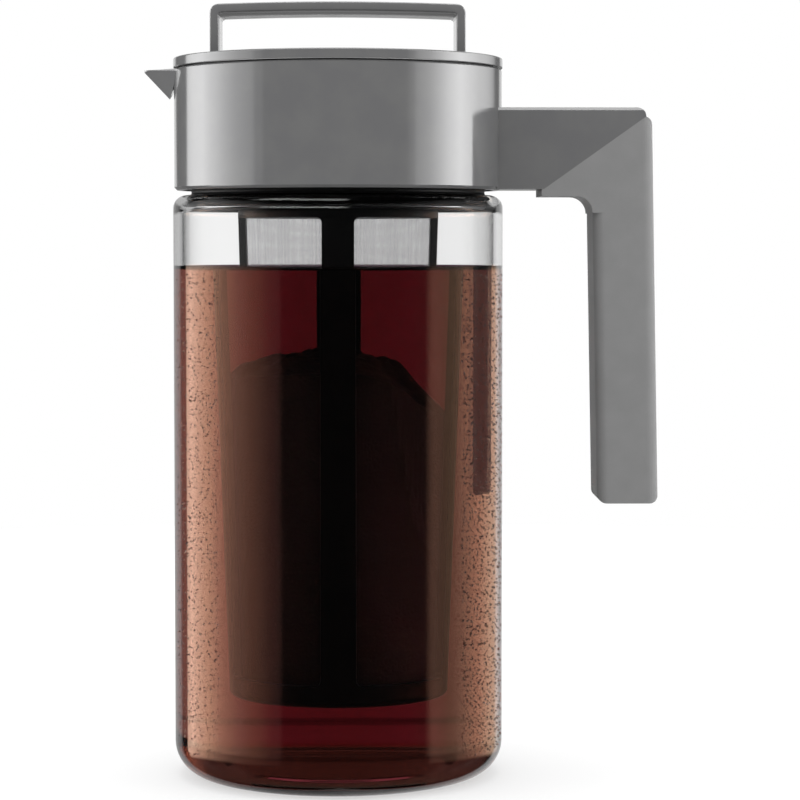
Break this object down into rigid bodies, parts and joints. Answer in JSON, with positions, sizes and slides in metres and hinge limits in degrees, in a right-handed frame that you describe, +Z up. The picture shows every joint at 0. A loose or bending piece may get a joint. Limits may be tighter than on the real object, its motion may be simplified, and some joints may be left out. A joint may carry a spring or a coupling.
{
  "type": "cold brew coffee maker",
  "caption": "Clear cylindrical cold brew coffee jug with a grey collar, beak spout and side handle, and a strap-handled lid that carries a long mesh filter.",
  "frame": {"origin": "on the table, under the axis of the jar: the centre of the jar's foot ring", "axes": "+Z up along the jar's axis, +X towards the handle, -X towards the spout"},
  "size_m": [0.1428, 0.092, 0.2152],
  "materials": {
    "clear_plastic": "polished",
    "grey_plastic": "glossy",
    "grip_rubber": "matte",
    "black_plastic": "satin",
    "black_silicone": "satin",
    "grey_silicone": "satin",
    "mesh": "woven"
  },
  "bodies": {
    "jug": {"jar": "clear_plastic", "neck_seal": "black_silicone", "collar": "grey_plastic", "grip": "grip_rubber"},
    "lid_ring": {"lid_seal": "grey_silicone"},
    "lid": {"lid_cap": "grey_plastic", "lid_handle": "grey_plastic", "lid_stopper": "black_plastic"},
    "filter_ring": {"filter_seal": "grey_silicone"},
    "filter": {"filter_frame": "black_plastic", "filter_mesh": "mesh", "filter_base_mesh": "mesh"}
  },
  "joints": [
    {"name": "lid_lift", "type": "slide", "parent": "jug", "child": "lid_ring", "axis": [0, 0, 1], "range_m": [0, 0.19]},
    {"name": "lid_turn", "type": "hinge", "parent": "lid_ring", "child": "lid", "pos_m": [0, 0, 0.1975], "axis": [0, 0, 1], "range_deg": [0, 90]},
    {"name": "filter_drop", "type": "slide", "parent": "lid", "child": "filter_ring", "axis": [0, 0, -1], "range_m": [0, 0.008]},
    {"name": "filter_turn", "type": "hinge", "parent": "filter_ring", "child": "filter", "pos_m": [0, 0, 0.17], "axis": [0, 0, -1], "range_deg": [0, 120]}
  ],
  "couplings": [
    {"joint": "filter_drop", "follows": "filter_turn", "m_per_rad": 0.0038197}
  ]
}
--
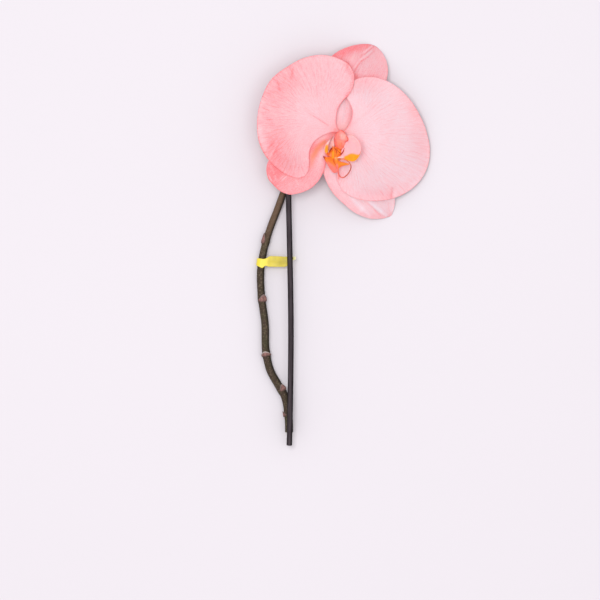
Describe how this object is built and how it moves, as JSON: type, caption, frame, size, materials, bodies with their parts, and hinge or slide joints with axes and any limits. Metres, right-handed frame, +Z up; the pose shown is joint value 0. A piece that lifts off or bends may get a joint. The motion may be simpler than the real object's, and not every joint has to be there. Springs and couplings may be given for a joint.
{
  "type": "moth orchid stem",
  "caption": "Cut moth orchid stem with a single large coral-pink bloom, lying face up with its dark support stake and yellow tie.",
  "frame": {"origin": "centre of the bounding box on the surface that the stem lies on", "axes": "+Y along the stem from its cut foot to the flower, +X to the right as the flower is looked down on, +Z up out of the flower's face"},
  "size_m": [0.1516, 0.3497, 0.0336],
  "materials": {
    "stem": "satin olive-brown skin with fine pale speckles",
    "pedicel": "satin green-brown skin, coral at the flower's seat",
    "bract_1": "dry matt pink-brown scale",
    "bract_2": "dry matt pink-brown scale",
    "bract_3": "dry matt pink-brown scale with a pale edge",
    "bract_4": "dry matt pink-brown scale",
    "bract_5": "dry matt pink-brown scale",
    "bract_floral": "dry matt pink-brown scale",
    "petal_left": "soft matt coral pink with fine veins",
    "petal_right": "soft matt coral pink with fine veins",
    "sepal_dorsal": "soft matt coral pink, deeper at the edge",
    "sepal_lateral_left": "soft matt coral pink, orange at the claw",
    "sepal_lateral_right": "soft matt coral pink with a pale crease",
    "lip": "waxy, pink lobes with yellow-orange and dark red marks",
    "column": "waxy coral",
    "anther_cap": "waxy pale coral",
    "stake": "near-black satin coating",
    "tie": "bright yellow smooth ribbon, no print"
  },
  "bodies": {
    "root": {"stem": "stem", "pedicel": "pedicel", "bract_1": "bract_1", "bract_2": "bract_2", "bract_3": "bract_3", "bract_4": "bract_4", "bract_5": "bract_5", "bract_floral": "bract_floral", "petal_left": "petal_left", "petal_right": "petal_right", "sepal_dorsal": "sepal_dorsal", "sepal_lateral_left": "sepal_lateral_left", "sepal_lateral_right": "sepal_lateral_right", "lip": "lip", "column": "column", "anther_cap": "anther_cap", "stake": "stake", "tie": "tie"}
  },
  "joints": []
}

Given problem –
Which lines above contain the word "limits"? Copy each of them.

Correct response –
Break this object down into rigid bodies, parts and joints. Answer in JSON, with positions, sizes and slides in metres and hinge limits in degrees, in a right-handed frame that you describe, +Z up. The picture shows every joint at 0. A loose or bending piece may get a joint. Limits may be tighter than on the real object, its motion may be simplified, and some joints may be left out. A joint may carry a spring or a coupling.
Describe how this object is built and how it moves, as JSON: type, caption, frame, size, materials, bodies with their parts, and hinge or slide joints with axes and any limits. Metres, right-handed frame, +Z up; the pose shown is joint value 0. A piece that lifts off or bends may get a joint. The motion may be simpler than the real object's, and not every joint has to be there. Springs and couplings may be given for a joint.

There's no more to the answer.